Greenpeace recently released its annual “Clicking Clean” report that scores Internet and tech companies on their energy choices and commitment to green energy — and Apple received a perfect score of 100 for the second year in a row.
According to a May 12 Apple Insider article, Apple received A’s all across the board; earning top scores in energy transparency, renewable energy commitment and siting policy, energy efficiency and mitigation and renewable energy deployment and advocacy.
Yahoo came in a distant second place with a score of 73; no other tech company scored above 50. Microsoft earned a 39, and Google came in at 46.
Apple particularly impressed Greenpeace with its decision to build its own renewable energy facilities to power its new data centers when faced with resistance from utility operators. The maker of the iPhone and iPad, committed to reaching a 100% renewable energy goal, has constructed numerous solar farms near its data centers and invested in hydroelectricity and fuel cell installations.

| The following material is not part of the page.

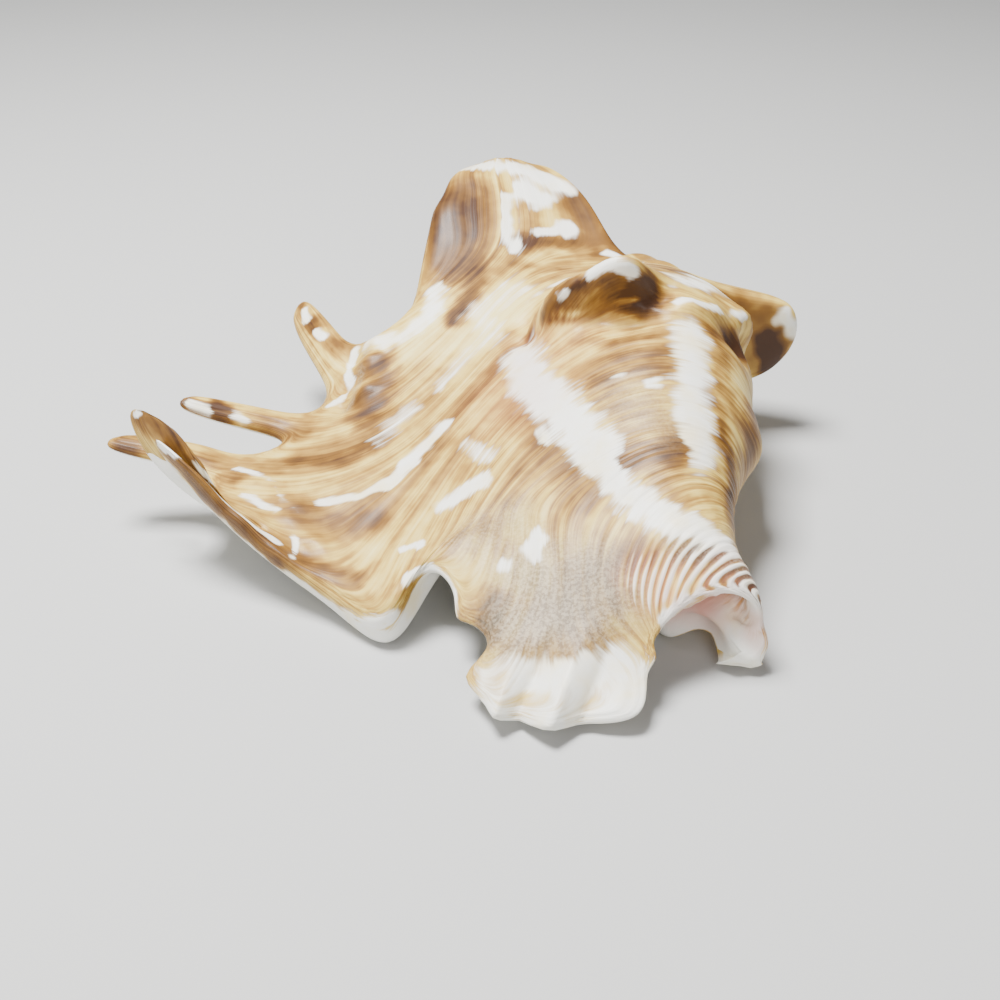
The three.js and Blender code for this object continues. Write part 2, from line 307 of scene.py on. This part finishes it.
# The finer shape: the hood of the big knob with its steep left side and the hollow on its right, the
# ridge from it to the corner of the shoulder, the bulge and the rim of the hindmost fingers, the channel
# along the front finger, the tooth and the foot of the notch, and the spatula of the columella. Each row
# is a line of places, how far round them the skin follows, and the push.
smooth_skin()
for places, reach, push in (
    (((13, 43, 46), (20, 40, 52), (26, 40, 50)), 7, (-0.5, -4, 2.5)),
    (((10, 47, 39), (12, 44, 42)), 4.5, (-3.5, -2, 1.5)),
    (((11, 46, 42), (13, 44, 46)), 5, (-2, 0, 2.5)),
    (((19, 38, 50), (23, 37, 52), (26, 37, 51)), 6, (0, -0.5, 3)),
    (((10, 41, 43), (13, 39, 47)), 3.5, (-1, -1.5, 1.5)),
    (((6, 46, 34), (7, 50, 35)), 5, (1, 0, -3.5)),
    (((17, 34, 43), (23, 32, 44), (28, 32, 44)), 5.5, (0, 3, -3.5)),
    (((31, 38, 46),), 5, (0, 2, -4)),
    (((30, 37, 46),), 3.5, (0, 1.5, -2)),
    (((35, 37, 44), (40, 38, 43), (45, 41, 41), (50, 45, 37)), 4, (0.3, -1.5, 2.2)),
    (((46, 37, 37), (48, 38, 35)), 4, (-0.5, 2, -3)),
    (((50, 46, 37), (52, 49, 33)), 5, (3, -1.5, 1)),
    (((52, 47, 27), (51, 45, 30)), 5, (-3, 1.5, 0)),
    (((-9, 88, 44), (-6, 98, 46)), 9, (-2, 0, 1.2)),
    (((-51, 3, 19), (-44, 0, 14), (-38, -1, 11)), 4.5, (0, 0.5, -2.2)),
    (((-54, 10, 22), (-47, 8, 14), (-40, 7, 11), (-34, 3, 10)), 3, (0, 0, 1.8)),
    (((-52, 23, 14), (-46, 19, 14), (-41, 13, 13), (-38, 10, 12)), 4, (0, 0, 1.6)),
    (((-31, 57, 22), (-31, 50, 20), (-32, 44, 18)), 3.5, (0, 0, -3)),
    (((-28, 59, 25), (-27, 53, 23), (-28, 46, 20)), 3.5, (-0.5, 0, 2.6)),
    (((-22, 48, 22), (-24, 41, 19)), 5, (0, 0, -1.2)),
    (((-8, -17, 10),), 3.5, (-1.5, -2, -1)),
    (((-4, -22, 8), (-3, -25, 7)), 4, (2.2, 0, 0.5)),
    (((-6, -30, 6),), 3.5, (-2.2, 0, 0.5)),
    (((-6, -35, 5),), 3, (1.6, 0.5, 0)),
    (((26, -29, 9),), 2.5, (1.5, 0, 0)),
    (((33, -17, 5), (36, -19, 4)), 5, (3, 4, 1.5)),
    (((45, -21, 6), (44, -21, 3)), 5, (3, -1, -0.5)),
    (((41, -21, 4), (44, -21, 4)), 3, (0, -2, 0.5)),
):
    pull(places, reach, push)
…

Early in 2015, Apple announced it has reached this 100% renewable energy goal in all its U.S. operations, and that 87% of its international operations have achieved this goal.
The computer server and data center industry, a $14 billion industry, has long been the target of ire from environmentalists for its massive, almost obscene levels of energy consumption. Much of this energy comes from fossil fuels like natural gas and coal.
While Greenpeace took extensive steps to hail Apple’s progress, it criticized Amazon’s data center energy use in its report. Amazon earned a score of 23 on Greenpeace’s Clean Energy Index, primarily due to the company’s lack of transparency in its energy reporting, GeekWire reports.
“Amazon’s adoption of a 100% renewable energy goal, while potentially significant, lacks basic transparency and, unlike similar commitments from Apple, Facebook or Google, does not yet appear to be guiding Amazon’s investment decisions toward renewable energy and away from coal,” the report said.
Given Greenpeace’s evaluation of the tech world, it’s clear many companies have a long way to go to implement renewable energy in their data centers.